Quote the records below word for word, please, from the very first line through the one that contains "const SCALE_THICK = 0.36;", and nothing beyond it.

---------- Entries shown ----------

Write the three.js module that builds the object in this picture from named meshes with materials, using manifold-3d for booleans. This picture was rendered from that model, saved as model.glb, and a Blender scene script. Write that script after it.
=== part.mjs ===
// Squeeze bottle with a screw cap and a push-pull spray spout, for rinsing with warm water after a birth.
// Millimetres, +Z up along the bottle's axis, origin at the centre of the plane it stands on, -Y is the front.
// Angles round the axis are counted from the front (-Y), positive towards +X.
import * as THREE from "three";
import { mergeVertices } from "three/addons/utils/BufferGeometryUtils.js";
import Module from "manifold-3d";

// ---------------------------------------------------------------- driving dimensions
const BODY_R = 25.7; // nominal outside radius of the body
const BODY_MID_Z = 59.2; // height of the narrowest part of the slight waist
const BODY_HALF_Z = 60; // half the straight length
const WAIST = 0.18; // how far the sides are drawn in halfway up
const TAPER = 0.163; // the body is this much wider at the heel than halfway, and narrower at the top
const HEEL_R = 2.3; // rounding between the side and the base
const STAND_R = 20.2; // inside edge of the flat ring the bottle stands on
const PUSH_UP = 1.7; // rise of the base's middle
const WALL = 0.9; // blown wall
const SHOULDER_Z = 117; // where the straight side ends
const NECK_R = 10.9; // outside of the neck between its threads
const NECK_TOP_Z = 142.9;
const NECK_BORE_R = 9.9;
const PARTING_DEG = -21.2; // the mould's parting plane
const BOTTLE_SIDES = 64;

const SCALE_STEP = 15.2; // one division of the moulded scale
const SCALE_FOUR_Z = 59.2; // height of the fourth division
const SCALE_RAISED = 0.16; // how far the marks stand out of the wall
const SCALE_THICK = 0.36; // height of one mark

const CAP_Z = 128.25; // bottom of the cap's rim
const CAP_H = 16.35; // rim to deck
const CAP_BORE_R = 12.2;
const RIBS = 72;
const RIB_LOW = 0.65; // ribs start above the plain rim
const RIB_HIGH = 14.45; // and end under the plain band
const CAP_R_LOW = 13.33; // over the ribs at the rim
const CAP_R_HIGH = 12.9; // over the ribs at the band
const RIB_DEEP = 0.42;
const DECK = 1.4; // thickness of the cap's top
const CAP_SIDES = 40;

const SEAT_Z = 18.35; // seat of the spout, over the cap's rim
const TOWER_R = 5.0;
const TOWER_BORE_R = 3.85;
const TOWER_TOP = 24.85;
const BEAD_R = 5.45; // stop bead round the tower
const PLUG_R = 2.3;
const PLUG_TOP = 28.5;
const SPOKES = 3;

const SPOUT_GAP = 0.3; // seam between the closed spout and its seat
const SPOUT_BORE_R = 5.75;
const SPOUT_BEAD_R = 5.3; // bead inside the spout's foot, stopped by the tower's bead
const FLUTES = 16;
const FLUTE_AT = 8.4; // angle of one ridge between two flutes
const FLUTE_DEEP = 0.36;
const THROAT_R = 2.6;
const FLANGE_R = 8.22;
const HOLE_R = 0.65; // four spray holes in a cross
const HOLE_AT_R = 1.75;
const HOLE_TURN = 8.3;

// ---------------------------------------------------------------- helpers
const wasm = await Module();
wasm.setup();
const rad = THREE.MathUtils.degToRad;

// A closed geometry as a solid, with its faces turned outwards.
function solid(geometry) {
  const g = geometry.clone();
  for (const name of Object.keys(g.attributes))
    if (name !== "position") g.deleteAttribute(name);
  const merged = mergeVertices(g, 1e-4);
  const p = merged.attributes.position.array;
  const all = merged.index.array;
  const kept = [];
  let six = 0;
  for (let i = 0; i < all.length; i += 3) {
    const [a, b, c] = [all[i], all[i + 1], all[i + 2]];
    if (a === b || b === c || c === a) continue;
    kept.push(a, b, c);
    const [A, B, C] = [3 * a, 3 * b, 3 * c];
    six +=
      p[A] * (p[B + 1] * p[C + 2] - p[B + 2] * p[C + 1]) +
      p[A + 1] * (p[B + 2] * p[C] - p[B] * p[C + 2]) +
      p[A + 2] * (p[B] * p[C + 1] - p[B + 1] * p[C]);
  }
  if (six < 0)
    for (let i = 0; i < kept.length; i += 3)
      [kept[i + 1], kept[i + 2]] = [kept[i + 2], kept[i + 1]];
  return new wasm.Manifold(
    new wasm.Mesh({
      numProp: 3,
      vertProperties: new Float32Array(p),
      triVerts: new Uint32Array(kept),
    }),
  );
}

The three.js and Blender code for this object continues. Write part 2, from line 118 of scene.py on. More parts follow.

----------

Answer in full:
Write the three.js module that builds the object in this picture from named meshes with materials, using manifold-3d for booleans. This picture was rendered from that model, saved as model.glb, and a Blender scene script. Write that script after it.
=== part.mjs ===
// Squeeze bottle with a screw cap and a push-pull spray spout, for rinsing with warm water after a birth.
// Millimetres, +Z up along the bottle's axis, origin at the centre of the plane it stands on, -Y is the front.
// Angles round the axis are counted from the front (-Y), positive towards +X.
import * as THREE from "three";
import { mergeVertices } from "three/addons/utils/BufferGeometryUtils.js";
import Module from "manifold-3d";

// ---------------------------------------------------------------- driving dimensions
const BODY_R = 25.7; // nominal outside radius of the body
const BODY_MID_Z = 59.2; // height of the narrowest part of the slight waist
const BODY_HALF_Z = 60; // half the straight length
const WAIST = 0.18; // how far the sides are drawn in halfway up
const TAPER = 0.163; // the body is this much wider at the heel than halfway, and narrower at the top
const HEEL_R = 2.3; // rounding between the side and the base
const STAND_R = 20.2; // inside edge of the flat ring the bottle stands on
const PUSH_UP = 1.7; // rise of the base's middle
const WALL = 0.9; // blown wall
const SHOULDER_Z = 117; // where the straight side ends
const NECK_R = 10.9; // outside of the neck between its threads
const NECK_TOP_Z = 142.9;
const NECK_BORE_R = 9.9;
const PARTING_DEG = -21.2; // the mould's parting plane
const BOTTLE_SIDES = 64;

const SCALE_STEP = 15.2; // one division of the moulded scale
const SCALE_FOUR_Z = 59.2; // height of the fourth division
const SCALE_RAISED = 0.16; // how far the marks stand out of the wall
const SCALE_THICK = 0.36; // height of one mark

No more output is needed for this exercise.